For the Birds Radio Program: Charles Schulz

Original Air Date: Feb. 23, 1996

Laura Erickson has uncovered some disquieting news about Snoopy’s pal Woodstock. (3:15) Date verified.

Audio missing

Transcript

Last week I got a letter from Charles Schulz, creator of the Peanuts comic strip. I had written him a couple of weeks earlier asking how he came up with the idea for Woodstock, Snoopy’s avian buddy. He answered, ‘’Comic strip inspiration happens so gradually that it’s virtually impossible to explain. One thing leads to another and something finally happens. Drawing is also very important and it took me 20 years to learn to draw Woodstock so that he was a good character.”

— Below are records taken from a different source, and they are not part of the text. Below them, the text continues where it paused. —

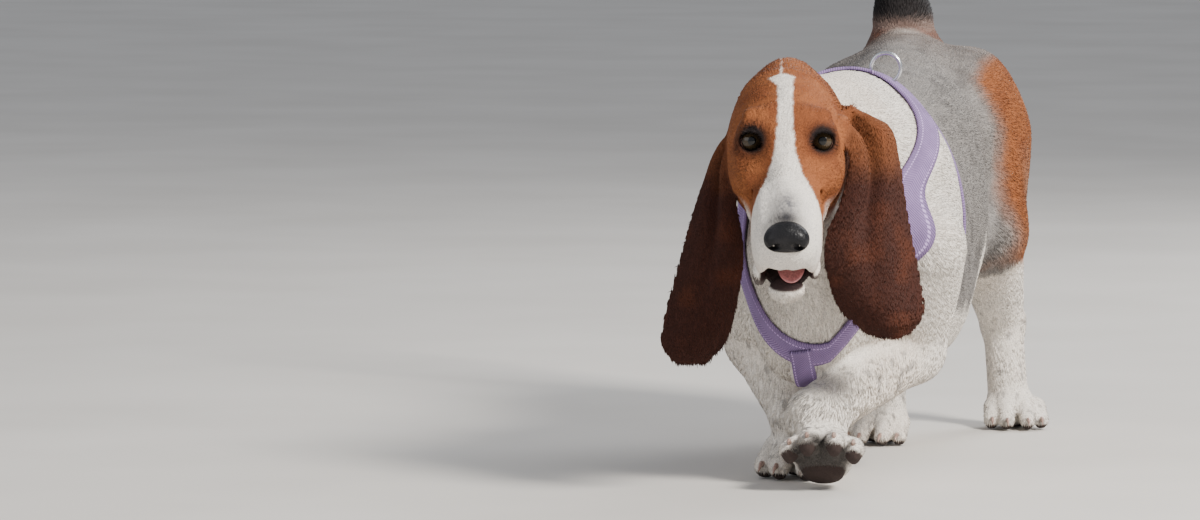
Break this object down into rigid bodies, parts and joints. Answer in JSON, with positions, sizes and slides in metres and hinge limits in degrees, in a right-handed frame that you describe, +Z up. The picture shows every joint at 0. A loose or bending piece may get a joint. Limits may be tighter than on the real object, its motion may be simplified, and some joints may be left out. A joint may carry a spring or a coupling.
{
  "type": "basset hound model",
  "caption": "Still, life-size basset hound in mid-stride: long ears, white blaze, grey saddle, tan head and thighs, and a plain lilac walking harness.",
  "frame": {"origin": "middle of the model's footprint, on the floor that it stands on", "axes": "+Z up, +Y from the head to the tail, +X towards the dog's left side"},
  "size_m": [0.2876, 0.8194, 0.6487],
  "materials": {
    "white_coat": "matt",
    "tan_coat": "matt",
    "grey_coat": "matt",
    "black_coat": "matt",
    "ear_coat": "matt",
    "nose_leather": "satin",
    "eye": "gloss",
    "tongue": "satin",
    "webbing": "matt",
    "metal": "satin"
  },
  "bodies": {
    "root": {"head": "tan_coat", "lower_jaw": "white_coat", "tongue": "tongue", "nose": "nose_leather", "eye_left": "eye", "eye_right": "eye", "ear_left": "ear_coat", "ear_right": "ear_coat", "neck": "white_coat", "torso": "grey_coat", "tail": "black_coat", "fore_left_leg": "white_coat", "fore_left_paw": "white_coat", "fore_right_leg": "white_coat", "fore_right_paw": "white_coat", "hind_left_leg": "white_coat", "hind_left_paw": "white_coat", "hind_right_leg": "white_coat", "hind_right_paw": "white_coat", "harness_neck_strap": "webbing", "harness_girth_strap": "webbing", "harness_sternum_strap": "webbing", "harness_back_strap": "webbing", "harness_ring": "metal"}
  },
  "joints": []
}
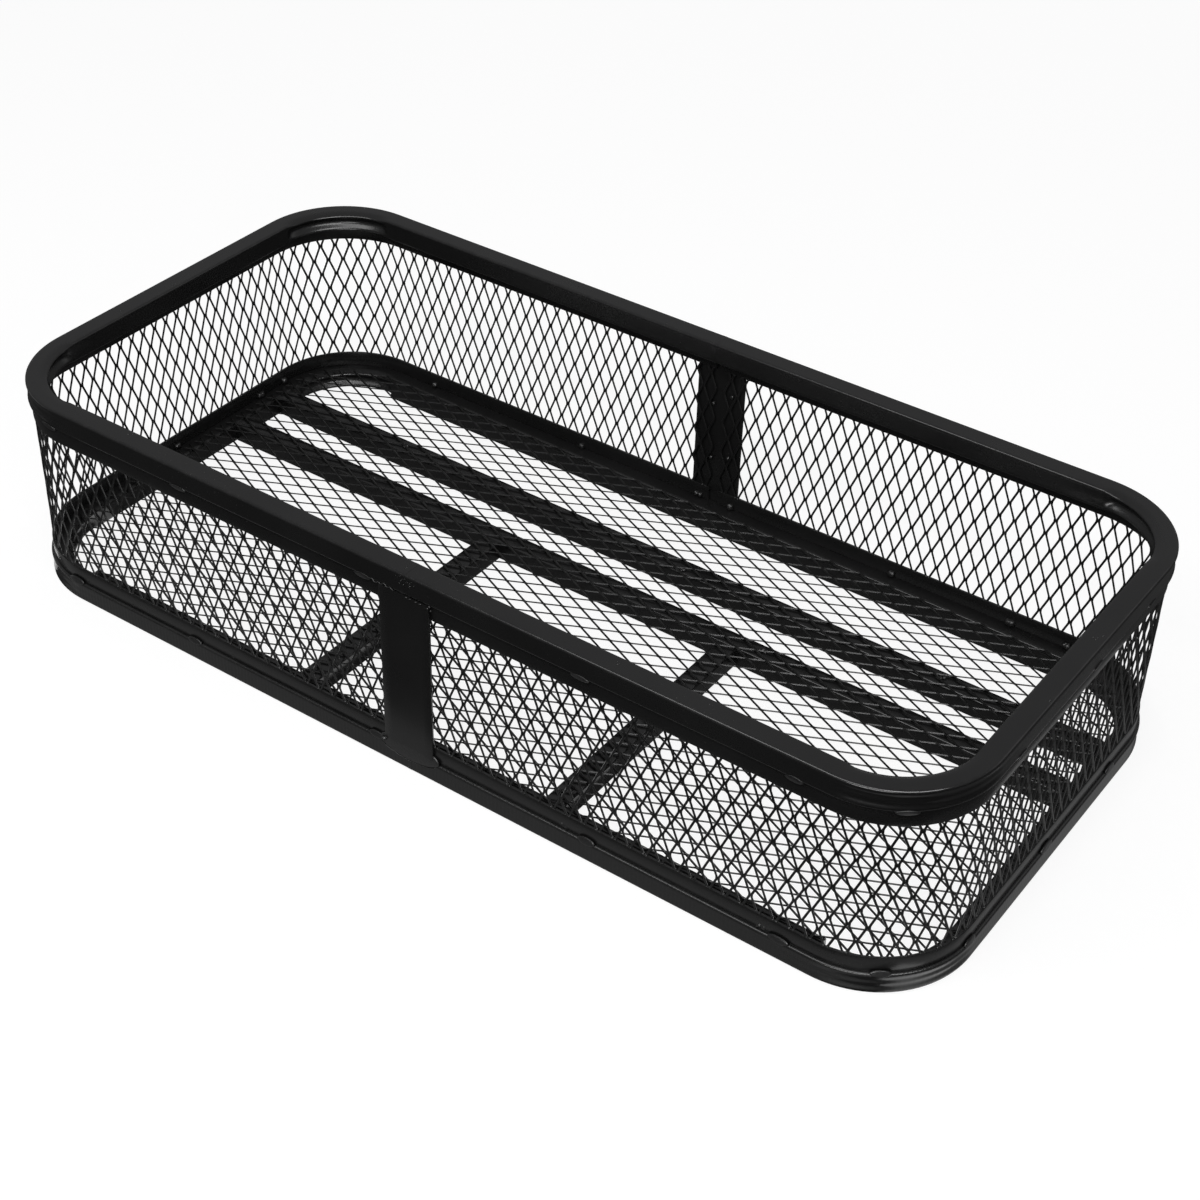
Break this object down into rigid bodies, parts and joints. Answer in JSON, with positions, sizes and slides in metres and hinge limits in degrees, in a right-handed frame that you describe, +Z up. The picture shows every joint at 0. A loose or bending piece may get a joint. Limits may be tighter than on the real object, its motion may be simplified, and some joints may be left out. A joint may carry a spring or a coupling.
{
  "type": "hitch cargo carrier basket",
  "caption": "Rectangular carrier basket with rounded corners, square tube rims, flat bands and expanded metal walls and floor over lengthwise floor tubes.",
  "frame": {"origin": "centre of the basket in plan, at the underside of the lower tube ring", "axes": "+X along the long sides, +Y towards the long side that the close pair of floor tubes is nearest to, +Z up"},
  "size_m": [1.219, 0.592, 0.259],
  "materials": {
    "tube_powder_coat": "satin black powder coat on bent square steel tube",
    "bar_powder_coat": "satin black powder coat on flat steel bar",
    "mesh_powder_coat": "satin black powder coat on raised expanded steel"
  },
  "bodies": {
    "root": {"top_rail_left": "tube_powder_coat", "top_rail_right": "tube_powder_coat", "bottom_rail_left": "tube_powder_coat", "bottom_rail_right": "tube_powder_coat", "floor_tube_rear": "tube_powder_coat", "floor_tube_front": "tube_powder_coat", "cross_tube_left": "tube_powder_coat", "cross_tube_right": "tube_powder_coat", "top_band_left": "bar_powder_coat", "top_band_right": "bar_powder_coat", "bottom_band_left": "bar_powder_coat", "bottom_band_right": "bar_powder_coat", "upright_front": "bar_powder_coat", "upright_back": "bar_powder_coat", "floor_strip_front": "bar_powder_coat", "floor_strip_back": "bar_powder_coat", "wall_mesh_left": "mesh_powder_coat", "wall_mesh_right": "mesh_powder_coat", "floor_mesh": "mesh_powder_coat"}
  },
  "joints": []
}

I had also asked Mr. Schulz what kind of bird Woodstock is. I recall Snoopy “thumbing” through a field guide and speculating that he might be a Ruby-crowned Kinglet, though I can’t find that strip and don’t have a clue where it might be indexed. I’ve often noticed that Woodstock’s flight pattern is exactly like that of a Cedar Waxwing after eating one too many fermented berries, his plumage is rather like a Yellow Warbler’ s, and his crest like a Great Curassow or a Resplendent Quetzal. I might have guessed that he was a unique hybrid of these species except that his friends look just like him. So my conclusion is that they belong to a rare and unique species thus far undescribed in the ornithological literature. Ornithologists classify birds primarily by analyzing mitochondrial DNA and other cellular samples from blood and other tissue, and through close examination of the skeleton, but I assume Woodstock doesn’t want to donate tissue samples, and his skeleton is obviously still in use.

There have been rare cases where a newly-discovered species was named based on drawings or photographs. Schulz is the only person who has actually seen Woodstock and drawn him from life, so he is the logical one to assign him common and scientific names, but he apparently doesn’t intend to. He simply wrote that Woodstock “and Snoopy have never been able to figure out what kind of bird he is.” Schulz added that many people forget that Woodstock “was originally a girl bird—for she was Snoopy’s secretary.”

That jarred my memory. Yes, Woodstock was originally hired to type Snoopy’s book, It Was a Dark and Stormy Night. The first time I noticed that Woodstock had suddenly changed to a “he,” I remember feeling disappointed that Snoopy couldn’t manage a platonic friendship with a female. I wonder whether Woodstock really is still a female pretending to be male in a desperate attempt to hold onto a so-called friend who cannot accept her as she really is, or whether she underwent a sex-change operation one dark and stormy night simply to please him. Either way, Snoopy turns out to be awfully shallow and sexist for such an affable public figure. This is a story worthy of a major tabloid talk show. Where’s Mike Wallace when you really need him?